Mar 17, 2016
Dynamic filtering with regular expressions in memoQ
Regular expressions (aka regex) are not a tool for everyone, though this is something that the nerdily inclined often fail to appreciate. For average users, a plain language query interface, perhaps with more limited options, is generally more accessible and used. However, sometimes it's nice to have such "shortcuts" available to select particular structures in a text for translation or editing, and the many people who complained for years that Kilgray did not provide a dynamic regex filter for the working translation grid - a feature of SDL Trados Studio for quite a while now - did have a point worth addressing in development. Now that has happened, though still a bit incompletely when considered in the full scope of memoQ's usual features for selecting text.
memoQ uses regex in a number of its modules, and Kilgray has several webinars which describe these applications, though they require some stamina to watch, and I expect that most people will become hopelessly confused if they try to take in more than one area of application in a single sitting. The uses of regex for segmentation rules, tagging, autotranslatables and text filtering on document import (with the Regex Text Filter) are very different in their approach, even though the underlying syntax of the regex is the same. However, all of these applications allow the configured rules to be saved and re-used, so one could ask an expert to create the settings needed and provide these in a resource file, and many users do exactly that. Thus as long as one understand that regex can be used for a particular problem, the details can be hired out.

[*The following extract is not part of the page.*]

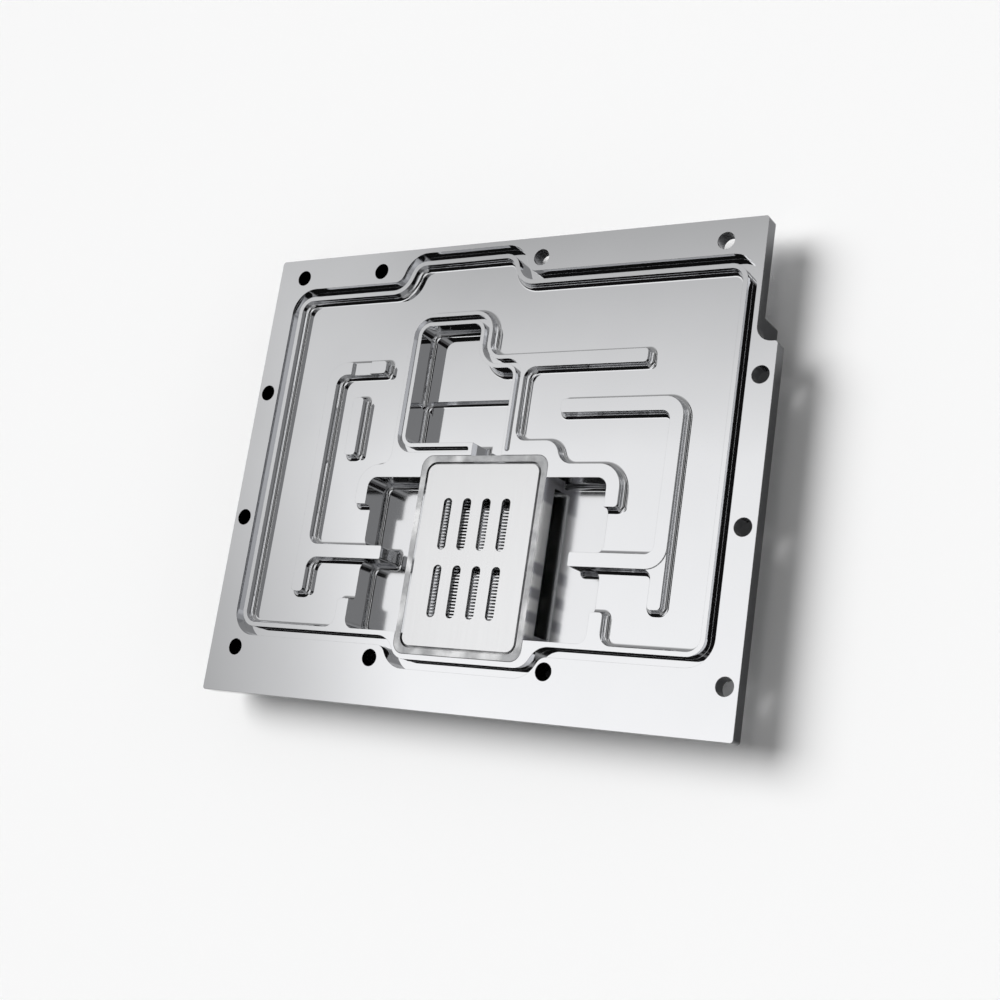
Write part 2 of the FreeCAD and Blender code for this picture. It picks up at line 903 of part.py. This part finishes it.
def make_insert(document):
    """Clear acrylic frame: it stands on the chamber floor round the fins, lets the coolant
    in through its back wall and out under both of its long sides."""
    body = new_body(document, "jet_insert")
    top = size("plate_height")
    floor = top - size("side_well_depth")
    clearance = size("insert_clearance")

    sketch = new_sketch(body, "insert_outline", floor)
    draw_loop(sketch, chamber_outline(clearance))
    pad(body, "insert_block", sketch, size("side_well_depth"))
    document.recompute()

    gap = size("sheet_gap")
    left = size("sheet_left") - gap
    front = size("sheet_front") - gap
    right = size("sheet_left") + size("sheet_width") + gap
    back = size("sheet_front") + size("sheet_length") + gap
    sketch = new_sketch(body, "rebate_outline", top)
    draw_loop(sketch, rectangle(left, front, right, back, size("sheet_radius") + gap))
    cut(body, "sheet_rebate", sketch, size("sheet_thickness"))

    space = size("fin_clearance")
    fin_back = size("fin_front") + size("fin_pitch") * size("fin_count")
    window_front = size("fin_front") - space
    window_back = fin_back + space
    sketch = new_sketch(body, "window_outline", top)
    draw_loop(sketch, rectangle(
        size("fin_left") - space, window_front, size("fin_right") + space, window_back,
        size("window_radius"),
    ))
    cut(body, "fin_window", sketch, size("side_well_depth"))

    leg = size("outlet_leg")
    sketch = new_sketch(body, "outlet_outline", floor)
    draw_loop(sketch, rectangle(
        size("chamber_left"), window_front + leg, size("chamber_right"), window_back - leg
    ))
    cut(body, "side_outlets", sketch, size("outlet_height"), upward=True)

    sketch = new_sketch(body, "inlet_outline", floor + size("outlet_height"))
    draw_loop(sketch, rectangle(
        size("passage_left"), window_back - leg, size("well_right"), size("chamber_back")
    ))
    cut(body, "back_inlet", sketch, size("inlet_height"), upward=True)
    return body


def make_jet_plate(document):
    """Thin steel sheet that lies in the insert's rebate, with two rows of jet slots."""
    body = new_body(document, "jet_plate")
    thickness = size("sheet_thickness")
    base = size("plate_height") - thickness
    left = size("sheet_left")
    front = size("sheet_front")
    sketch = new_sketch(body, "sheet_outline", base)
    draw_loop(sketch, rectangle(
        left, front, left + size("sheet_width"), front + size("sheet_length"),
        size("sheet_radius"),
    ))
    for column in range(SIZES["slot_columns"]):
        for row in range(SIZES["slot_rows"]):
            slot_left = size("slot_left") + size("slot_column_pitch") * number(column)
            slot_front = size("slot_front") + size("slot_row_pitch") * number(row)
            draw_loop(sketch, rectangle(
                slot_left, slot_front, slot_left + size("slot_width"),
                slot_front + size("slot_length"), size("slot_end_radius"),
            ))
    pad(body, "sheet", sketch, thickness)
    document.recompute()
    return body


def check(document, bodies):
    """Stops before anything is written if a feature failed or a solid isn't sound."""
    for item in document.Objects:
        if "Invalid" in item.State or "Error" in item.State:
            raise RuntimeError(f"{item.Name} failed: {item.State}")
    for body in bodies:
        shape = body.Shape
        if shape.isNull() or not shape.isValid() or len(shape.Solids) != 1:
            raise RuntimeError(f"{body.Label} isn't one sound solid")


def main():
    document = FreeCAD.newDocument("gpu_water_block")
    fill_sheet(document)
    bodies = [make_cold_plate(document), make_insert(document), make_jet_plate(document)]
    document.recompute()
    check(document, bodies)
    os.makedirs("parts", exist_ok=True)
    for name, body in zip(NODES, bodies):
        body.Shape.exportStep(os.path.join("parts", name + ".step"))
        box = body.Shape.BoundBox
        print(name, round(body.Shape.Volume), [round(v, 2) for v in (
            box.XMin, box.YMin, box.ZMin, box.XMax, box.YMax, box.ZMax)])


main()
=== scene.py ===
import math

import bpy
import numpy as np
from mathutils import Matrix

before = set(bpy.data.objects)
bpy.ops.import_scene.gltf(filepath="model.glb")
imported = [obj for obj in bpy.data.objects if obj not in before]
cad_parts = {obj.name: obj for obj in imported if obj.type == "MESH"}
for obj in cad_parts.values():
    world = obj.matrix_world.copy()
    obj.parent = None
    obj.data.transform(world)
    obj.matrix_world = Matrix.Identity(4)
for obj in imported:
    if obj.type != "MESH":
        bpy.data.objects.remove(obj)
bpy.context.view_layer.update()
scene = bpy.context.scene


# Table top and light
#
# The water block lies on its contact side on a plain white table top. A wide soft lamp shines
# from the upper left, and pale panels in a dark room are mirrored by the bright metal.

def new_material(name):
    """Empty node material: returns the material, its node tree and its output node."""
    material = bpy.data.materials.new(name)
    material.use_nodes = True
    tree = material.node_tree
    tree.nodes.clear()
    output = tree.nodes.new("ShaderNodeOutputMaterial")
    return material, tree, output


def math_node(tree, operation, result, *values):
    """The operation on the first two values, then on that result and the next value, and so
    on. Each value is a number or a socket, and the last result's socket is returned."""
    for value in values:
        node = tree.nodes.new("ShaderNodeMath")
        node.operation = operation
        for socket, item in zip(node.inputs, (result, value)):
            if isinstance(item, (int, float)):
                socket.default_value = item
            else:
                tree.links.new(item, socket)
        result = node.outputs[0]
    return result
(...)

This new application of regex for dynamically filtering, introduced in recent builds of memoQ 2015, is a little different (at present). Although the Find/Replace dialog will "remember" regex syntax in its dropdown menu of recent expressions, there is no way to store these expressions, and they must be entered manually to use them. This means that, for now, the average user will have to collect useful expressions like a tourist might scribble phrases in a notebook to use on holiday in a foreign country, and those with a little more sense of adventure might find themselves with a hovercraft full of eels and wonder why.
One such phrase might be the example in the screenshot above. I was translating some financial statements with several formats present for digits in account numbers, dates and monetary expressions. In order to work more systematically with these various formats, I used several different regex expressions to sort and separate them. In the example I was looking for instances where at least four digits were written together in a source segment. That isn't terribly selective, but most of these occurrences in my documents were account numbers, and this helpfully cleaned up the text a lot and allowed me to work a little faster. Other expressions were used to QA date formats and monetary expressions more specifically.
In the working grid for translation and editing, regular expressions can be used in one or both of the fields for the source and target text when the checkbox in the toolbar at the right is marked. Or the regular expressions option in the Find/Replace dialog can be used.
It is somewhat disappointing that regex cannot be used to create static views at the present time. While marking can be used in the Find dialog to enable one to go back and forth between the filter criteria and other configurations of the working grid, there is no way to make a permanent "record" of the filtered segments. For quite a few years, I have wished for the possibility to save the results of my filtering in the working grid in some sort of view, but I was always able at least to recreate the filtering criteria in the dialog to create a memoQ View, which could then be opened at any time or exported in various formats for clients and project collaborators. However, at the moment that is not possible with regex filtering. (There are workarounds involving a change in segment status, but these are often inconvenient in a project in progress.)
The addition of regex filtering to the working grid in memoQ is a welcome feature for many, which I hope will be expanded by Kilgray in the future to achieve more of its potential. But to take advantage of this potential in any way, the average user will indeed need a "phrase book" of sorts, and an efficient way of managing useful collected regex snippets (and naming them for easier re-use in searches and filtering) would be very desirable. If these "regex phrase books" for dynamic filtering and view creation were able to be saved as shareable light resources, it would be possible to build many useful collections to help users at all levels in the translation, editing and quality assurance tasks.